Zhima Credit has frequently been mistaken for the Social Credit System.

In 2015, the PBOC designated eight private companies to pilot personal credit reporting (zhengxin) mechanisms. Because the pilot programs were zhengxin mechanisms, they had little connection to the idea of social credit more broadly. Zhima Credit was one of the pilot zhengxin mechanisms. It was an opt-in scoring initiative proposed to assess users' credit worthiness even if those users lacked formal credit history. It did not include standard industry metrics like income or debts, instead it assessed factors like user spending ability and whether users showed up for travel bookings.

Following the release of Zhima Credit, there was significant media speculation that it might turn into a national social credit system by 2020. This did not occur. Zhima Credit and the other pilot initiatives were never linked to the broader financial system.
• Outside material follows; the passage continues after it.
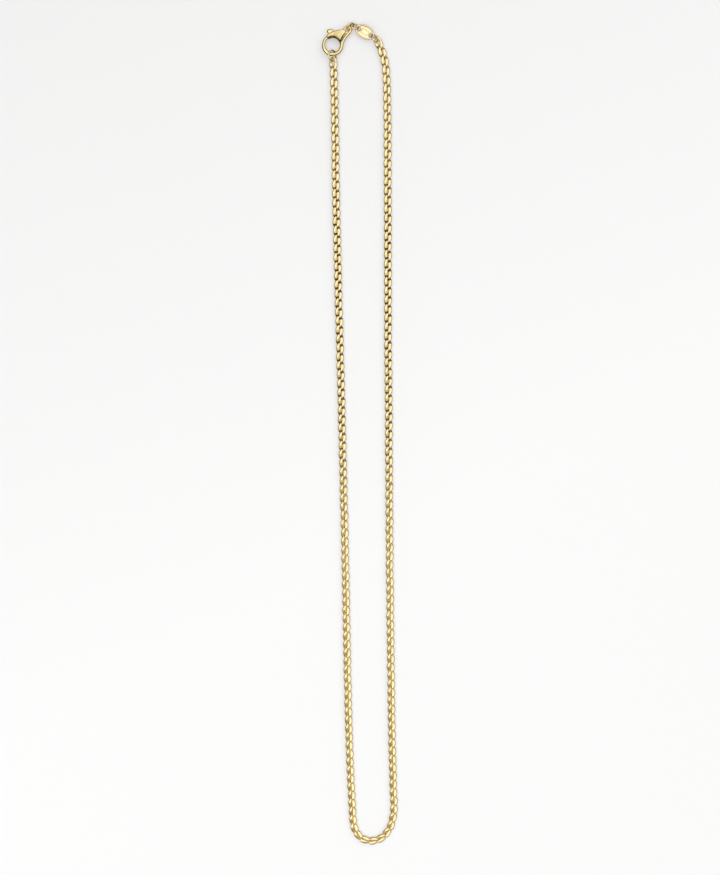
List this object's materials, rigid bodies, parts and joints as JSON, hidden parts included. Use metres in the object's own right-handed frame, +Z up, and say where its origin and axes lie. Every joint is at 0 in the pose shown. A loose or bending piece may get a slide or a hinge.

Zhima Credit did not prove to be an effective credit evaluation mechanism because the data showed no statistically significant link between its metrics and a user's ability to repay loans.

In one interview, Alibaba's technology director suggested that people who played too many video games might be considered less trustworthy. Various news outlets around the world incorrectly suggested that people could lose social credit for playing too many video games. No video game playing metric was ever implemented.

Ultimately Zhima Credit became a loyalty program that rewarded users for using Alibaba services and shopping platforms. PBOC decided not to extend the credit licenses of the eight private pilot programs from 2015.